» Objective
Extract, unchanged, every line from the top of the material below through the line with "const GAP = 0.3;", and no more.

--- Source material ---

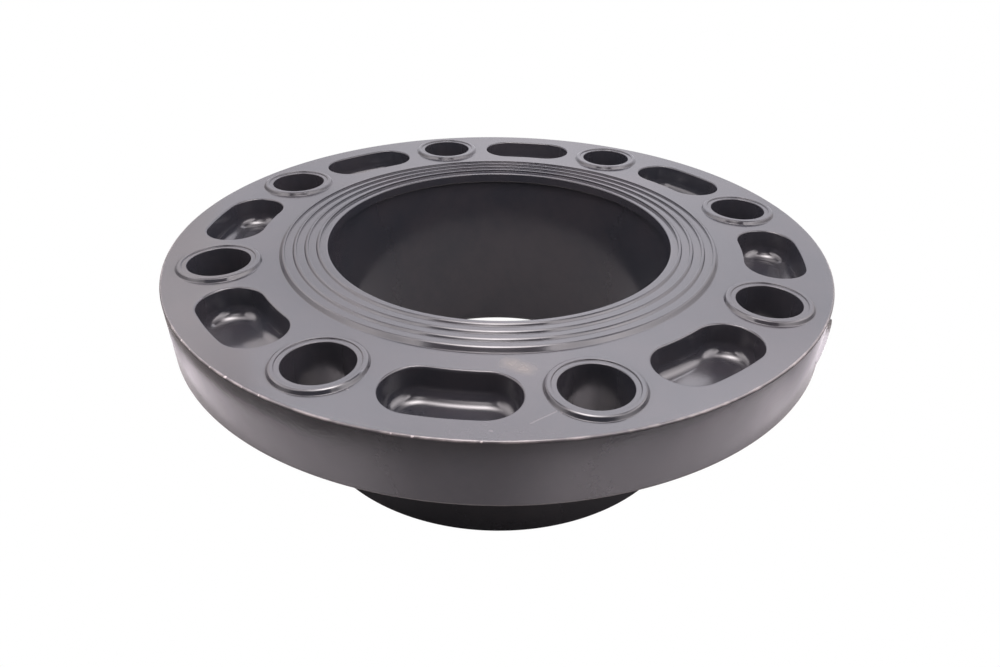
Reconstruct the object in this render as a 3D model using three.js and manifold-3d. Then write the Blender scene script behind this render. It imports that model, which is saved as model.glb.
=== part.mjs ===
// Full-face pipe flange, DN 150, in moulded dark grey PVC-U, millimetres, +Z up along the bore.
// It stands on its socket end: the origin is the centre of that end, the gasket face looks up.
import * as THREE from 'three';
import { mergeVertices } from 'three/addons/utils/BufferGeometryUtils.js';
import Module from 'manifold-3d';

const wasm = await Module();
wasm.setup();

// ---- driving dimensions, mm ----
const GAP = 0.3;                     // clearance between fitted pieces

const RIM_R = 142.5;                 // outside radius at the gasket face
const RIM_DRAFT = 0.4;               // how much smaller the rim is at the back face
const RIM_CHAMFER = 0.6;
const FACE_Z = 90.5;                 // gasket face above the socket end
const PLATE_T = 26.4;                // plate thickness
const BACK_Z = FACE_Z - PLATE_T;

const HUB_R = 92.5;                  // outside of the socket tube
const COLLAR_R = 96.4;               // shoulder of the hub that is let into the plate
const COLLAR_T = 18;
const SOCKET_R = 77.5;               // inside of the socket
const LIP_R = 75.8;                  // pipe stop at the gasket end
const LIP_T = 4.4;
const MOUTH_CHAMFER = 1.5;
const EDGE = 0.6;                    // small edge breaks on the hub
const SHELF_H = 0.9;                 // level of the pipe stop above the face

const RIDGE_COUNT = 4;
const RIDGE_IN_R = 79;               // inner wall of the innermost sealing ridge
const RIDGE_PITCH = 4.9;
const RIDGE_W = 0.95;                // from the inner wall to the crest
const RIDGE_H = 1.7;                 // outermost ridge above the face
const RIDGE_STEP = 0.1;              // each ridge stands this much higher than the one outside it
const GROOVE_DEPTH = 0.8;            // drop from a ridge into the groove inside it
const RIDGE_IN_LEAN = 0.2;           // how far the inner wall leans over its height
const RIDGE_OUT_SLOPE = 0.87;        // run of the outer wall for each mm it drops

const BOLT_COUNT = 8;
const BOLT_CIRCLE_R = 120;
const BOLT_START = Math.PI / BOLT_COUNT;   // the holes straddle both centre lines
const BOLT_STEP = 2 * Math.PI / BOLT_COUNT;
const BOLT_R = 12.6;

const BUSH_SHANK_R = 14.5;
const BUSH_HEAD_R = 17.3;
const BUSH_RECESS = 1.2;             // how deep the bush head is let into the face
const BUSH_LAND_H = 1;               // land round the hole, above the face
const BUSH_BEAD_H = 1.5;             // raised bead outside the land
const BUSH_BEAD_IN_R = 14.5;
const BUSH_BEAD_LEAN = 1.3;          // run of the bead's sloping outer wall
const BUSH_EDGE = 0.5;

const POCKET_HALF_W = 12.5;          // blind pockets: curved slots with round ends
const POCKET_HALF_LENGTH = 23.5;
const POCKET_R = 119.8;              // centre line of the pockets
const POCKET_DEPTH = 13.3;

const RING_SIDES = 96;
const HUB_SIDES = 72;
const BUSH_SIDES = 24;
const ARC_STEPS = 4;                 // pocket outline fineness
const CUT_CLEAR = 5;                 // how far a cutter runs past the face it opens

const pvc = { color: 0x515056, roughness: 0.42, metalness: 0 };

// ---- solids ----

// A closed (radius, height) outline, counter-clockwise, turned about +Z.
function turned(outline, sides) {
  const points = [...outline, outline[0]].map(([r, z]) => new THREE.Vector2(r, z));
  return new THREE.LatheGeometry(points, sides).rotateX(Math.PI / 2);
}

function toSolid(geometry) {
  const bare = geometry.clone();
  bare.deleteAttribute('normal');
  bare.deleteAttribute('uv');
  const merged = mergeVertices(bare, 1e-4);
  return new wasm.Manifold(new wasm.Mesh({
    numProp: 3,
    vertProperties: new Float32Array(merged.attributes.position.array),
    triVerts: new Uint32Array(merged.index.array),
  }));
}

function toGeometry(solid) {
  const mesh = solid.getMesh();
  const geometry = new THREE.BufferGeometry();
  geometry.setAttribute('position', new THREE.BufferAttribute(mesh.vertProperties, 3));
  geometry.setIndex(new THREE.BufferAttribute(mesh.triVerts, 1));
  return geometry;
}

// ---- flange ring: plate with a stepped bore, bolt holes and blind pockets ----

function ringBody() {
  const outerSeat = COLLAR_R + GAP;
  const innerSeat = HUB_R + GAP;
  const seatZ = FACE_Z - COLLAR_T - GAP;
  return turned([
    [innerSeat, BACK_Z],
    [RIM_R - RIM_DRAFT - RIM_CHAMFER, BACK_Z],
    [RIM_R - RIM_DRAFT, BACK_Z + RIM_CHAMFER],
    [RIM_R, FACE_Z - RIM_CHAMFER],
    [RIM_R - RIM_CHAMFER, FACE_Z],
    [outerSeat, FACE_Z],
    [outerSeat, seatZ],
    [innerSeat, seatZ],
  ], RING_SIDES);
}

function boltHoleCutter(angle) {
  const shank = BUSH_SHANK_R + GAP;
  const head = BUSH_HEAD_R + GAP;
  const recessZ = FACE_Z - BUSH_RECESS - GAP;
  return turned([
    [0, BACK_Z - CUT_CLEAR],
    [shank, BACK_Z - CUT_CLEAR],
    [shank, recessZ],
    [head, recessZ],
    [head, FACE_Z + CUT_CLEAR],
    [0, FACE_Z + CUT_CLEAR],
  ], BUSH_SIDES).translate(BOLT_CIRCLE_R, 0, 0).rotateZ(angle);
}

// Curved slot along the bolt circle with full round ends, centred on +X.
function pocketOutline() {
  const inner = POCKET_R - POCKET_HALF_W;
  const outer = POCKET_R + POCKET_HALF_W;
  const reach = (POCKET_HALF_LENGTH - POCKET_HALF_W) / POCKET_R;
  const endX = POCKET_R * Math.cos(reach);
  const endY = POCKET_R * Math.sin(reach);
  const shape = new THREE.Shape();
  shape.absarc(0, 0, outer, -reach, reach, false);
  shape.absarc(endX, endY, POCKET_HALF_W, reach, reach + Math.PI, false);
  shape.absarc(0, 0, inner, reach, -reach, true);
  shape.absarc(endX, -endY, POCKET_HALF_W, Math.PI - reach, 2 * Math.PI - reach, false);
  return shape;
}

function pocketCutter(angle) {
  const depth = POCKET_DEPTH + CUT_CLEAR;
  const options = { depth, bevelEnabled: false, curveSegments: ARC_STEPS };
  return new THREE.ExtrudeGeometry(pocketOutline(), options)
    .translate(0, 0, FACE_Z - POCKET_DEPTH)
    .rotateZ(angle);
}

function ringGeometry() {
  let solid = toSolid(ringBody());
  for (let i = 0; i < BOLT_COUNT; i++) {
    solid = solid.subtract(toSolid(boltHoleCutter(BOLT_START + i * BOLT_STEP)));
    solid = solid.subtract(toSolid(pocketCutter(i * BOLT_STEP)));
  }
  return toGeometry(solid);
}

// ---- socket hub: tube, shoulder and sealing ridges ----

// Ridge outline points from the outermost ridge inwards, climbing towards the bore.
function ridgeOutline() {
  const points = [];
  let foot = FACE_Z;
  for (let i = RIDGE_COUNT - 1; i >= 0; i--) {
    const inside = RIDGE_IN_R + i * RIDGE_PITCH;
    const crest = inside + RIDGE_W;
    const top = FACE_Z + RIDGE_H + (RIDGE_COUNT - 1 - i) * RIDGE_STEP;
    points.push([crest + RIDGE_OUT_SLOPE * (top - foot), foot]);
    points.push([crest, top]);
    points.push([inside + RIDGE_IN_LEAN, top]);
    foot = i > 0 ? top - GROOVE_DEPTH : FACE_Z + SHELF_H;
    points.push([inside, foot]);
  }
  return points;
}

function hubGeometry() {
  const shoulderZ = FACE_Z - COLLAR_T;
  const shelfZ = FACE_Z + SHELF_H;
  return turned([
    [SOCKET_R + MOUTH_CHAMFER / 2, 0],
    [HUB_R - EDGE, 0],
    [HUB_R, EDGE],
    [HUB_R, shoulderZ],
    [COLLAR_R, shoulderZ],
    [COLLAR_R, FACE_Z],
    ...ridgeOutline(),
    [LIP_R + EDGE, shelfZ],
    [LIP_R, shelfZ - EDGE],
    [LIP_R, shelfZ - LIP_T],
    [SOCKET_R, shelfZ - LIP_T],
    [SOCKET_R, MOUTH_CHAMFER],
  ], HUB_SIDES);
}

// ---- bolt bush: sleeve with a stepped head that stands proud of the face ----

function bushGeometry() {
  const bead = FACE_Z + BUSH_BEAD_H;
  const land = FACE_Z + BUSH_LAND_H;
  return turned([
    [BOLT_R, BACK_Z],
    [BUSH_SHANK_R, BACK_Z],
    [BUSH_SHANK_R, FACE_Z - BUSH_RECESS],
    [BUSH_HEAD_R, FACE_Z - BUSH_RECESS],
    [BUSH_HEAD_R, FACE_Z],
    [BUSH_HEAD_R - BUSH_BEAD_LEAN, bead],
    [BUSH_BEAD_IN_R, bead],
    [BUSH_BEAD_IN_R - BUSH_EDGE / 2, land],
    [BOLT_R + BUSH_EDGE, land],
    [BOLT_R, land - BUSH_EDGE],
  ], BUSH_SIDES);
}

// ---- assembly ----

const flange = new THREE.Group();

function addPiece(name, geometry) {
  const piece = new THREE.Mesh(geometry, new THREE.MeshStandardMaterial(pvc));
  piece.name = name;
  flange.add(piece);
  return piece;
}

addPiece('flange_ring', ringGeometry());
addPiece('socket_hub', hubGeometry());

for (let i = 0; i < BOLT_COUNT; i++) {
  const angle = BOLT_START + i * BOLT_STEP;
  const bush = addPiece(`bolt_bush_${i + 1}`, bushGeometry());
  bush.position.set(BOLT_CIRCLE_R * Math.cos(angle), BOLT_CIRCLE_R * Math.sin(angle), 0);
  bush.rotation.z = angle;
}

export default flange;
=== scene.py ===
"""Full-face pipe flange in moulded dark grey PVC-U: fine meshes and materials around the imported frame."""

import math

import bmesh
import bpy
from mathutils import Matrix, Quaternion, Vector


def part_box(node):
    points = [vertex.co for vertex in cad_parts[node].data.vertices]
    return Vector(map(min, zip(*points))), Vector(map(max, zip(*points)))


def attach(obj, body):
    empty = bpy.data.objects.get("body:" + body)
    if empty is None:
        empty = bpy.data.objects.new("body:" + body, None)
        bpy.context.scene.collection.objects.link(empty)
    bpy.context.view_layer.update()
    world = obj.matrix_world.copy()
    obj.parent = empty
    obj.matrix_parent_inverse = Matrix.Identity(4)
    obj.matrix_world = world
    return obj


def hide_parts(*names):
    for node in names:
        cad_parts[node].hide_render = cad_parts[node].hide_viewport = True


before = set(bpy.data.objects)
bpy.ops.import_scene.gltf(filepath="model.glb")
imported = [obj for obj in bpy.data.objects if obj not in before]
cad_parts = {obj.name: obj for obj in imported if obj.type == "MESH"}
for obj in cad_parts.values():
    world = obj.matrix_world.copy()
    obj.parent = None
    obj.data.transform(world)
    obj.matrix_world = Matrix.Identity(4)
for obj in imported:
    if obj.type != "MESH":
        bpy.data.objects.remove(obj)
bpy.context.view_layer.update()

MM = 0.001
BOLT_COUNT = 8

# ---- sizes taken from the frame, in millimetres ----
ring_low, ring_high = (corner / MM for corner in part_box("flange_ring"))
hub_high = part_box("socket_hub")[1] / MM
bush_low, bush_high = (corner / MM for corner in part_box("bolt_bush_1"))
bush_middle = (bush_low + bush_high) / 2

RIM_R = ring_high.x
FACE_Z = ring_high.z
BACK_Z = ring_low.z
COLLAR_R = hub_high.x
RIDGE_TOP_Z = hub_high.z
BEAD_TOP_Z = bush_high.z
BOLT_CIRCLE_R = math.hypot(bush_middle.x, bush_middle.y)
BOLT_STEP = 2 * math.pi / BOLT_COUNT
BOLT_START = BOLT_STEP / 2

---

» Response to this exercise
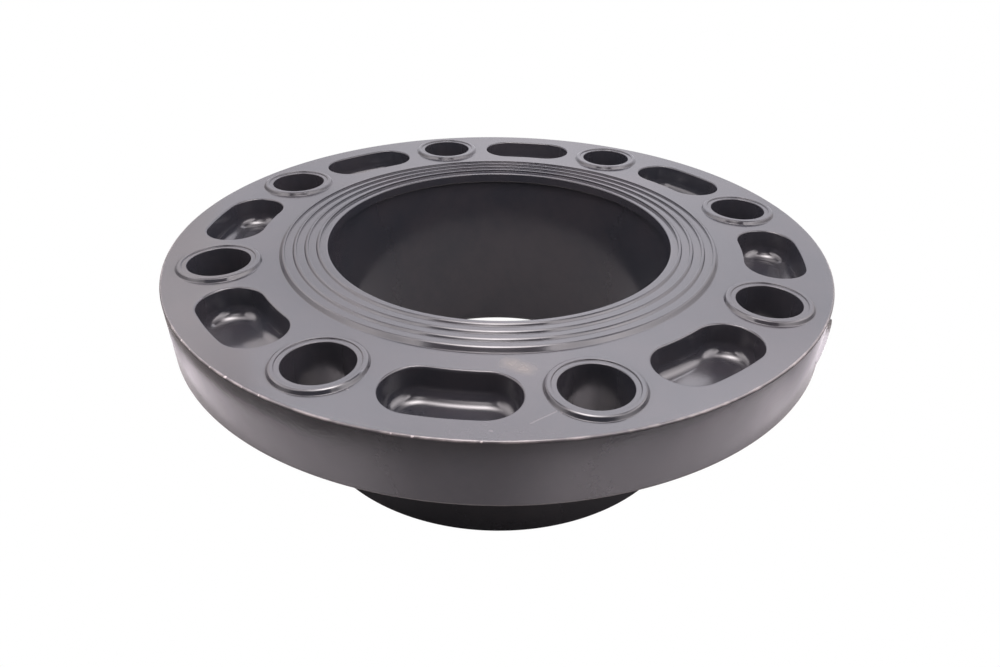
Reconstruct the object in this render as a 3D model using three.js and manifold-3d. Then write the Blender scene script behind this render. It imports that model, which is saved as model.glb.
=== part.mjs ===
// Full-face pipe flange, DN 150, in moulded dark grey PVC-U, millimetres, +Z up along the bore.
// It stands on its socket end: the origin is the centre of that end, the gasket face looks up.
import * as THREE from 'three';
import { mergeVertices } from 'three/addons/utils/BufferGeometryUtils.js';
import Module from 'manifold-3d';

const wasm = await Module();
wasm.setup();

// ---- driving dimensions, mm ----
const GAP = 0.3;                     // clearance between fitted pieces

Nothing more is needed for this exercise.